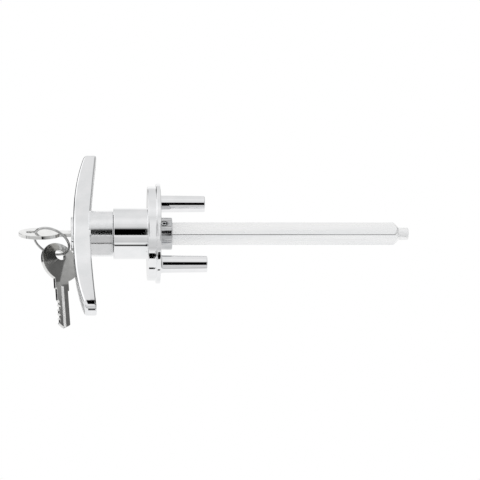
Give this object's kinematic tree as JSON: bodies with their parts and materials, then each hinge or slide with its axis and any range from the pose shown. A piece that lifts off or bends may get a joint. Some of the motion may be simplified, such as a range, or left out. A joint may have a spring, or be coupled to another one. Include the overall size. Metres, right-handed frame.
{
  "type": "garage door t-handle",
  "caption": "Locking T-handle for a garage door: hollow-backed chrome pull bar on a round rose with rear posts, square spindle, keyed lock and keys on a ring.",
  "frame": {"origin": "centre of the rose's rear face, on the spindle's axis, where the handle lies on the door's outer face", "axes": "+X along the spindle, through the door and away from the T-bar; +Z along the T-bar in its rest place, upwards; +Y to the right seen from behind the door"},
  "size_m": [0.1888, 0.0482, 0.097],
  "materials": {
    "chrome_casting": "polished chrome plate on die-cast zinc",
    "galvanised_steel": "dull zinc plate with fine drawn streaks",
    "nickel_plate": "polished nickel plate",
    "ring_steel": "bright nickel-plated wire",
    "plated_brass": "nickel-plated brass",
    "wafer_brass": "stamped brass",
    "plain_steel": "plain hardened steel"
  },
  "bodies": {
    "base": {"rose_base": "chrome_casting"},
    "handle": {"t_handle": "chrome_casting", "cylinder_shell": "chrome_casting", "cylinder_pin": "plain_steel", "spindle": "galvanised_steel", "spindle_pin": "plain_steel", "retaining_ring": "plain_steel", "spring_washer": "plain_steel"},
    "plug": {"lock_plug": "plated_brass", "plug_clip": "plain_steel", "wafer_spring_1": "plain_steel", "wafer_spring_2": "plain_steel", "wafer_spring_3": "plain_steel", "wafer_spring_4": "plain_steel", "wafer_spring_5": "plain_steel"},
    "wafer_body_1": {"wafer_1": "wafer_brass"},
    "wafer_body_2": {"wafer_2": "wafer_brass"},
    "wafer_body_3": {"wafer_3": "wafer_brass"},
    "wafer_body_4": {"wafer_4": "wafer_brass"},
    "wafer_body_5": {"wafer_5": "wafer_brass"},
    "bolt": {"locking_bolt": "plain_steel"},
    "lock_key": {"key_in_lock": "nickel_plate"},
    "ring": {"key_ring": "ring_steel"},
    "hanging_key": {"spare_key": "nickel_plate"}
  },
  "joints": [
    {"name": "handle_turn", "type": "hinge", "parent": "base", "child": "handle", "pos_m": [0, 0, 0], "axis": [1, 0, 0], "range_deg": [0, 90]},
    {"name": "plug_turn", "type": "hinge", "parent": "handle", "child": "plug", "pos_m": [-0.0429, 0, 0], "axis": [1, 0, 0], "range_deg": [0, 38]},
    {"name": "bolt_slide", "type": "slide", "parent": "handle", "child": "bolt", "axis": [0, 1, 0], "range_m": [0, 0.0014]},
    {"name": "wafer_lift_1", "type": "slide", "parent": "plug", "child": "wafer_body_1", "axis": [0, 0.6157, 0.788], "range_m": [0, 0.0006], "stiffness_N_per_m": 20, "deforming": ["wafer_spring_1"]},
    {"name": "wafer_lift_2", "type": "slide", "parent": "plug", "child": "wafer_body_2", "axis": [0, 0.6157, 0.788], "range_m": [0, 0.0006], "stiffness_N_per_m": 20, "deforming": ["wafer_spring_2"]},
    {"name": "wafer_lift_3", "type": "slide", "parent": "plug", "child": "wafer_body_3", "axis": [0, 0.6157, 0.788], "range_m": [0, 0.0006], "stiffness_N_per_m": 20, "deforming": ["wafer_spring_3"]},
    {"name": "wafer_lift_4", "type": "slide", "parent": "plug", "child": "wafer_body_4", "axis": [0, 0.6157, 0.788], "range_m": [0, 0.0006], "stiffness_N_per_m": 20, "deforming": ["wafer_spring_4"]},
    {"name": "wafer_lift_5", "type": "slide", "parent": "plug", "child": "wafer_body_5", "axis": [0, 0.6157, 0.788], "range_m": [0, 0.0006], "stiffness_N_per_m": 20, "deforming": ["wafer_spring_5"]},
    {"name": "key_draw", "type": "slide", "parent": "plug", "child": "lock_key", "axis": [-1, 0, 0], "range_m": [0, 0.0225]},
    {"name": "ring_swing", "type": "hinge", "parent": "lock_key", "child": "ring", "pos_m": [-0.06035, 0.00046, 0.00059], "axis": [0.246, -0.9635, 0.106], "range_deg": [-45, 0]},
    {"name": "spare_key_swing", "type": "hinge", "parent": "ring", "child": "hanging_key", "pos_m": [-0.0487, 0.01088, -0.00411], "axis": [-0.8486, 0.4285, 0.3102], "range_deg": [-20, 50]}
  ],
  "couplings": [
    {"joint": "bolt_slide", "follows": "plug_turn", "m_per_rad": 0.0021109}
  ]
}
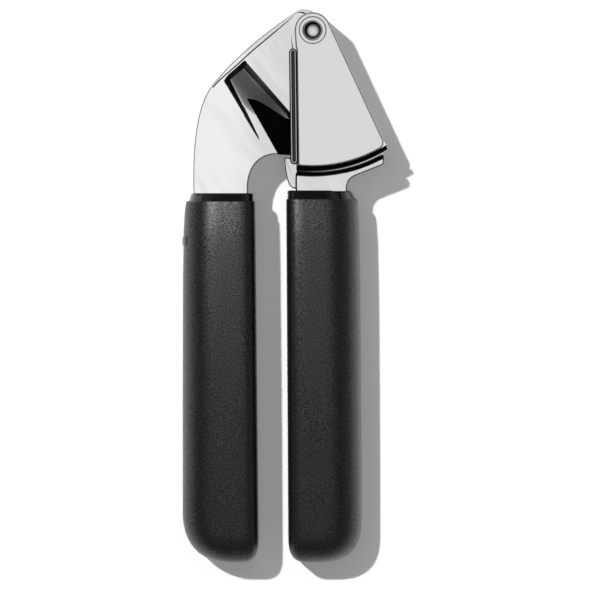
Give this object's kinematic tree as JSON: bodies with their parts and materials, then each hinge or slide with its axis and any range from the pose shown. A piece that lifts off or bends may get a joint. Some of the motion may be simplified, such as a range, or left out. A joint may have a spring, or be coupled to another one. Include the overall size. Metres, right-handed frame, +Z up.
{
  "type": "garlic press",
  "caption": "Hinged hand press: a perforated fan-shaped hopper on one arm, a plunger on the other, and long soft dark grips side by side.",
  "frame": {"origin": "centre of the bounding box's underside: the surface the press lies on", "axes": "+Z up along the pivot axis, +Y along the press from the grips to the head, +X from the lever to the hopper arm"},
  "size_m": [0.0664, 0.1782, 0.03],
  "materials": {
    "satin_steel": "brushed stainless steel",
    "chrome": "polished chrome plate",
    "satin_chrome": "chrome-plated casting, lightly satined",
    "pin_steel": "ground steel pin",
    "nylon": "natural nylon",
    "bronze": "sintered bronze",
    "gloss_black": "gloss moulded plastic",
    "soft_black": "soft rubber with a fine grain"
  },
  "bodies": {
    "hopper_side": {"front_cheek": "satin_steel", "rear_cheek": "satin_steel", "mouth_rails": "chrome", "hopper_wall": "chrome", "cheek_dowels": "pin_steel", "screen_plate": "satin_steel", "hopper_arm": "satin_chrome", "arm_dowels": "pin_steel", "pivot_pin": "pin_steel", "pivot_washers": "satin_steel", "spacer_washers": "nylon", "right_core": "gloss_black", "right_grip": "soft_black", "right_tang_pins": "pin_steel"},
    "lever_side": {"pivot_bush": "bronze", "press_lever": "satin_chrome", "plunger_block": "chrome", "plunger_screws": "pin_steel", "left_core": "gloss_black", "left_grip": "soft_black", "left_tang_pins": "pin_steel", "grip_badge": "gloss_black"}
  },
  "joints": [
    {"name": "lever_swing", "type": "hinge", "parent": "hopper_side", "child": "lever_side", "pos_m": [0.00871, 0.0824, 0.015], "axis": [0, 0, -1], "range_deg": [0, 195]}
  ]
}
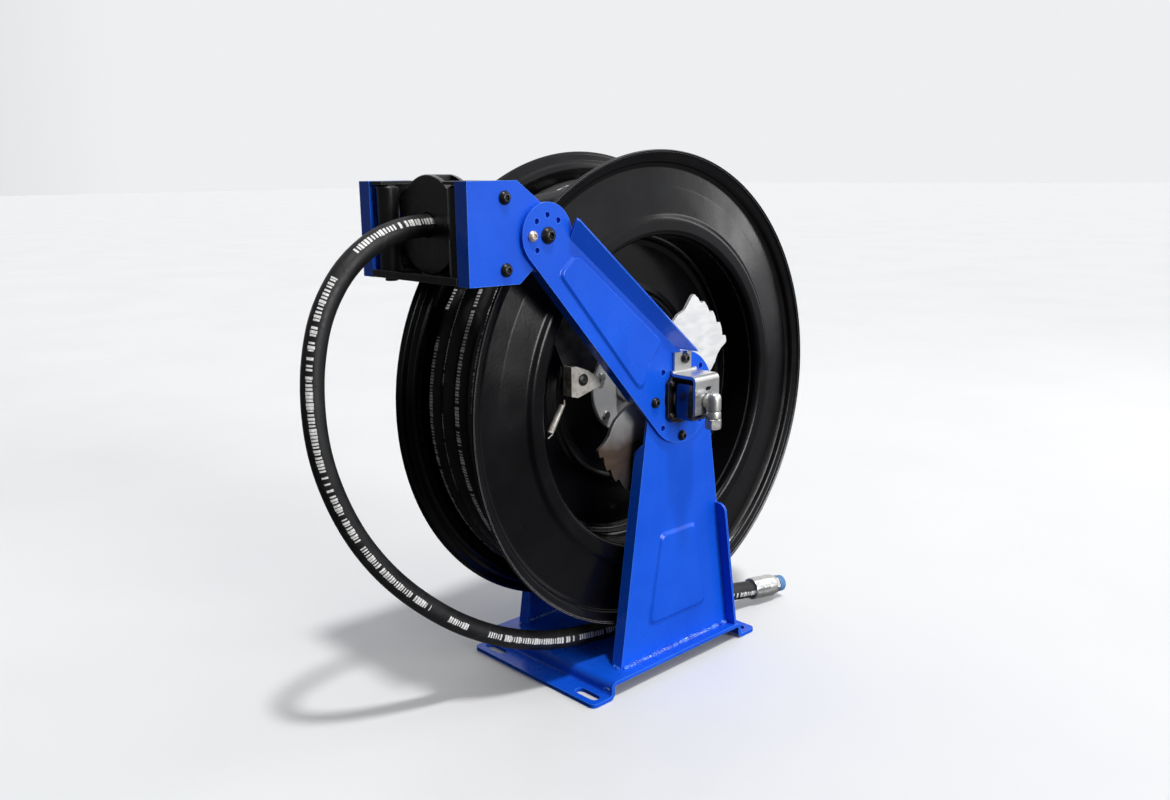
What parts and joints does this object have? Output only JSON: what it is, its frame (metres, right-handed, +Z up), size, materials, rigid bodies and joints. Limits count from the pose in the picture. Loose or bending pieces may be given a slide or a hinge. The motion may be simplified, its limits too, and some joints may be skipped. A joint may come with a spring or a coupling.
{
  "type": "spring rewind hose reel",
  "caption": "Floor-standing spring-rewind hose reel: open drum of wound hose between two posts, inlet swivel, ratchet latch, and an arm-held roller guide with the free hose looping out.",
  "frame": {"origin": "on the floor, under the middle of the reel's box measured without the free hose and its bumper", "axes": "+Z up, +X along the axle to the inlet swivel, -Y to the side where the hose leaves the guide"},
  "size_m": [0.2292, 0.6196, 0.5338],
  "materials": {
    "blue_powder_coat": "glossy powder coat",
    "black_gloss_sheet": "satin to gloss black powder coat",
    "black_oxide_steel": "black oxide",
    "black_nylon": "matt moulded",
    "hose_rubber": "wrapped cloth pattern",
    "zinc_steel": "bright zinc plated",
    "chrome_steel": "bright plated",
    "blue_cap_plastic": "moulded",
    "spring_steel": "oiled strip"
  },
  "bodies": {
    "frame": {"base_plate": "blue_powder_coat", "near_post": "blue_powder_coat", "far_post": "blue_powder_coat", "near_arm": "blue_powder_coat", "far_arm": "blue_powder_coat", "near_head_plate": "blue_powder_coat", "far_head_plate": "blue_powder_coat", "guide_lower_bracket": "black_oxide_steel", "guide_upper_bracket": "black_oxide_steel", "near_side_roller_bolt": "black_oxide_steel", "far_side_roller_bolt": "black_oxide_steel", "near_bearing_housing": "black_oxide_steel", "far_bearing_flange": "black_oxide_steel", "near_pivot_bolt": "black_oxide_steel", "far_pivot_bolt": "black_oxide_steel", "near_head_screw_lower": "black_oxide_steel", "near_head_screw_upper": "black_oxide_steel", "far_head_screw_lower": "black_oxide_steel", "far_head_screw_upper": "black_oxide_steel", "arm_bolt_top": "black_oxide_steel", "arm_bolt_front": "black_oxide_steel", "arm_bolt_low": "black_oxide_steel", "bumper_screw_near": "black_oxide_steel", "bumper_screw_far": "black_oxide_steel", "bumper_upper_half": "black_nylon", "bumper_lower_half": "black_nylon", "free_hose": "hose_rubber", "feed_hose": "hose_rubber", "lower_roller_axle": "zinc_steel", "upper_roller_axle": "zinc_steel", "swivel_stem": "zinc_steel", "inlet_elbow": "zinc_steel", "inlet_nut": "zinc_steel", "stay_bracket": "zinc_steel", "ratchet_plate": "zinc_steel", "spring_anchor_shaft": "zinc_steel", "near_set_bolt": "zinc_steel", "far_set_bolt": "zinc_steel", "hose_ferrule": "zinc_steel", "hose_nipple": "zinc_steel", "swivel_body": "chrome_steel", "hose_cap": "blue_cap_plastic"},
    "drum": {"near_disc": "black_gloss_sheet", "far_disc": "black_gloss_sheet", "drum_barrel": "black_gloss_sheet", "drum_web": "black_gloss_sheet", "hub_shaft": "zinc_steel", "hub_flange": "zinc_steel", "spring_canister": "black_gloss_sheet", "power_spring": "spring_steel", "wound_hose": "hose_rubber", "outlet_pipe": "zinc_steel", "pawl_bracket": "black_oxide_steel", "pawl_pin": "black_oxide_steel", "pawl_spring": "zinc_steel"},
    "pawl": {"ratchet_pawl": "zinc_steel"},
    "lower_level_roller": {"lower_roller": "black_nylon"},
    "upper_level_roller": {"upper_roller": "black_nylon"},
    "near_upright_roller": {"near_side_roller": "black_nylon"},
    "far_upright_roller": {"far_side_roller": "black_nylon"}
  },
  "joints": [
    {"name": "drum_spin", "type": "hinge", "parent": "frame", "child": "drum", "pos_m": [-0.01905, 0.008, 0.289], "axis": [1, 0, 0], "continuous": true},
    {"name": "pawl_pivot", "type": "hinge", "parent": "drum", "child": "pawl", "pos_m": [0.03645, -0.104, 0.319], "axis": [1, 0, 0], "range_deg": [-25, 25], "stiffness_Nm_per_rad": 0.3},
    {"name": "lower_roller_spin", "type": "hinge", "parent": "frame", "child": "lower_level_roller", "pos_m": [-0.01905, -0.1993, 0.4435], "axis": [1, 0, 0], "continuous": true},
    {"name": "upper_roller_spin", "type": "hinge", "parent": "frame", "child": "upper_level_roller", "pos_m": [-0.01905, -0.1993, 0.4905], "axis": [1, 0, 0], "continuous": true},
    {"name": "near_side_roller_spin", "type": "hinge", "parent": "frame", "child": "near_upright_roller", "pos_m": [0.03395, -0.2395, 0.463], "axis": [0, 0, 1], "continuous": true},
    {"name": "far_side_roller_spin", "type": "hinge", "parent": "frame", "child": "far_upright_roller", "pos_m": [-0.07205, -0.2395, 0.463], "axis": [0, 0, 1], "continuous": true}
  ]
}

========

Report how many lines of the listing hold the string "then", giving only the number.

2